Cthulhu: The Cosmic Abyss, creature

Verdict

Strengths:

  • oppressive atmosphere that holds its course throughout
  • deep respect for Lovecraftian horror in both form and spirit
  • remarkable sound design, the cornerstone of the entire experience
  • effective approach to the invisible in its best moments
  • coherent and distinctive art direction

Weaknesses:

  • gameplay too limited to compensate during the quieter stretches
  • extremely slow pacing that will exclude a portion of the audience
  • narrative sometimes obscure without being genuinely deep
  • uneven animations and interactions that occasionally break immersion
  • lack of mechanical variety over time

Cthulhu: The Cosmic Abyss is an experience more than a game. It manages to capture something rare: the fear of the unknown, the vertigo in the face of the incomprehensible, that feeling of being too small to understand what's happening around you. And it does so with genuine sincerity, without trying to please everyone, without betraying itself to reach a broader audience.

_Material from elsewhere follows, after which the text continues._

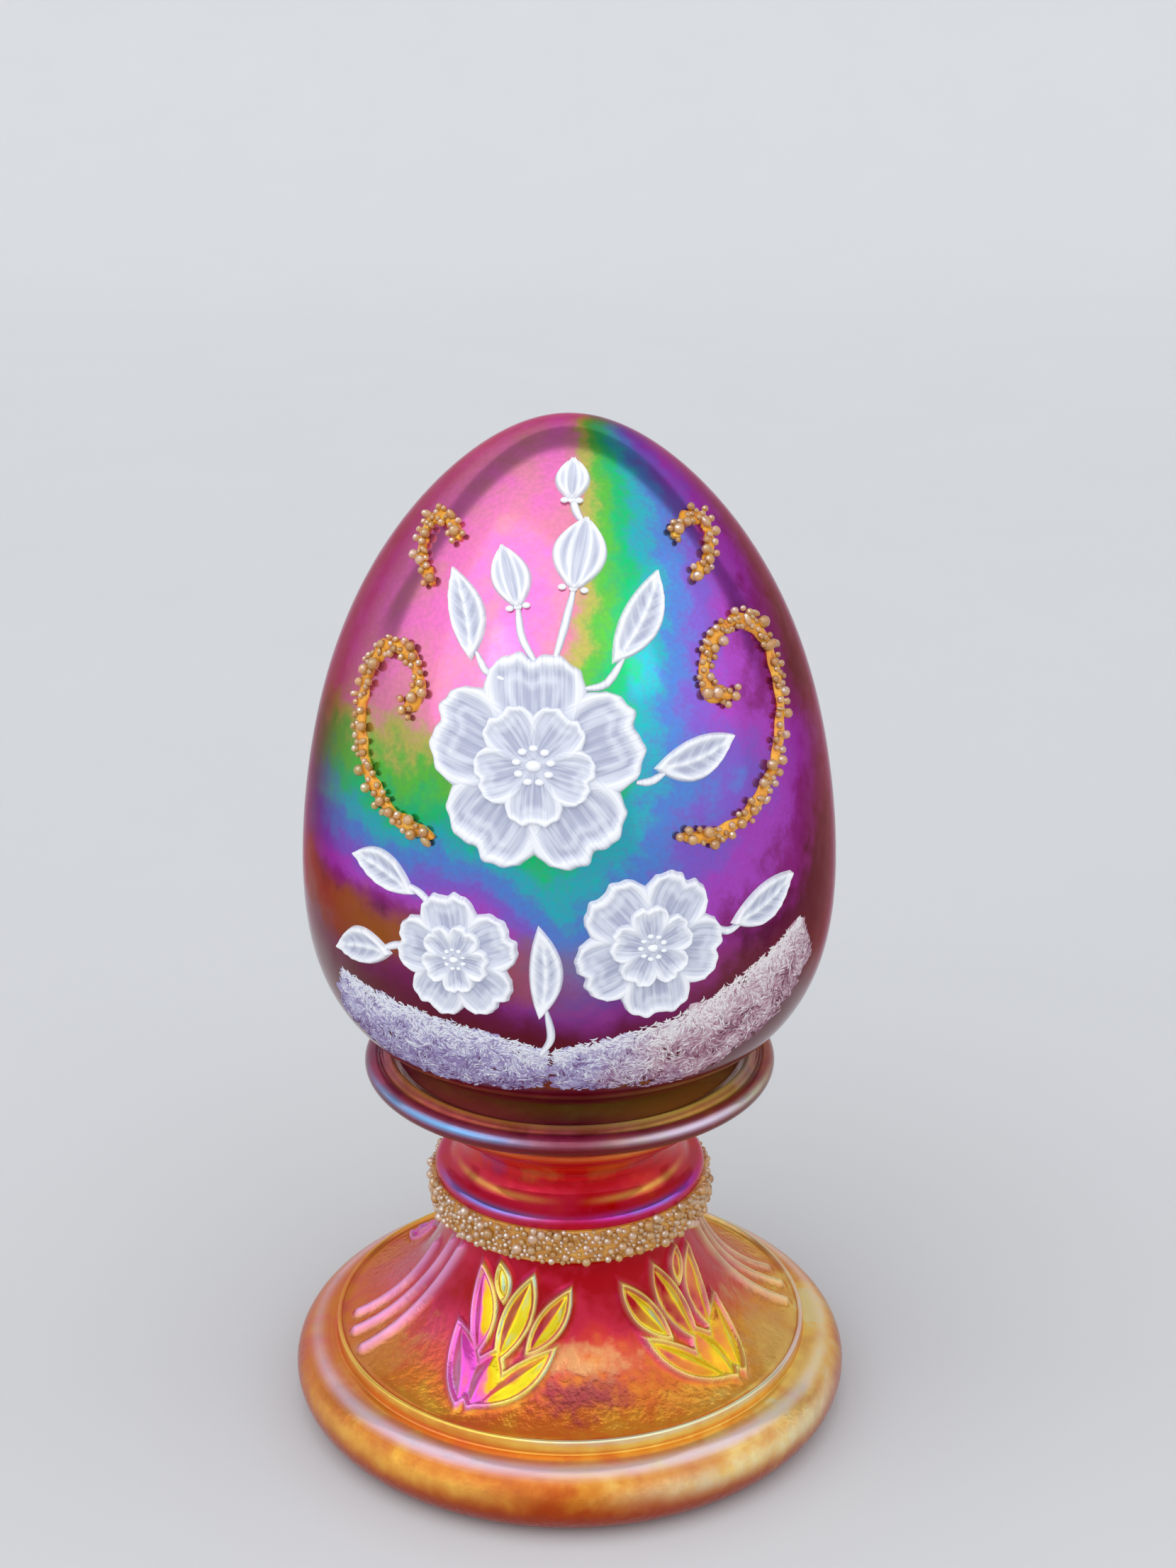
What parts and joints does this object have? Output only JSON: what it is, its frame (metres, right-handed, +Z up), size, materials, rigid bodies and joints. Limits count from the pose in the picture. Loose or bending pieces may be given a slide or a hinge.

This isn't a game for everyone. It's not a perfect game either. But for those who accept getting lost in it, who don't need to understand everything, and who let themselves be swallowed by an atmosphere that asks nothing more than to consume them, it can become something unexpected.

And in a gaming landscape that too often tries to reassure, a game that commits to not comforting you deserves some attention.